Consequences of cloud superparameterization for climate simulations of land-atmosphere feedback and the microphysical sensitivity of US mesoscale convective systems.

Description

Preliminary findings are shown from a new DOE Early Career superparameterized (SP) climate modeling project focusing on twin issues of land-atmosphere coupling and microphysical sensitivities of US summer MCS. The latter are an exotic form of rainfall that can be captured in SP climate models but are in need of tuning against DOE station and field campaign data. For land-atmosphere feedback, a robust effect of SP is discovered to be enhanced Bowen ratio and Bowen ratio sensitivity to climate change.
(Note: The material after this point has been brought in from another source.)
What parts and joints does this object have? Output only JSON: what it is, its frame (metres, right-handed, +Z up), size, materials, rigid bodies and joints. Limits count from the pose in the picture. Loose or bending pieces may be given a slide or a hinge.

This is evident across many regions and model versions with different resolution, cloud microphysics, and land-surface processes. It is associated with a broadening of the temperature distribution to include more extreme heat events in SP models. For microphysical sensitivities of MCS, SP pilot tests show responses that are subtle compared to classic CRM benchmark experiments due to strong regional internal and event variability. Composite microphysics sensitivities (such as would be needed for tuning) are indetectable even in samples of 20 storms per season implying hundreds of storms are necessary to effectively tune SP MCS signals against ARM data. This argues for a long-term hindcast experiment design validated against long radar and radiometer records at the DOE SGP site rather than a targeted seasonal field campaign hindcast experiment targeting MC3E aircraft data constraints, as initially envisioned for this project.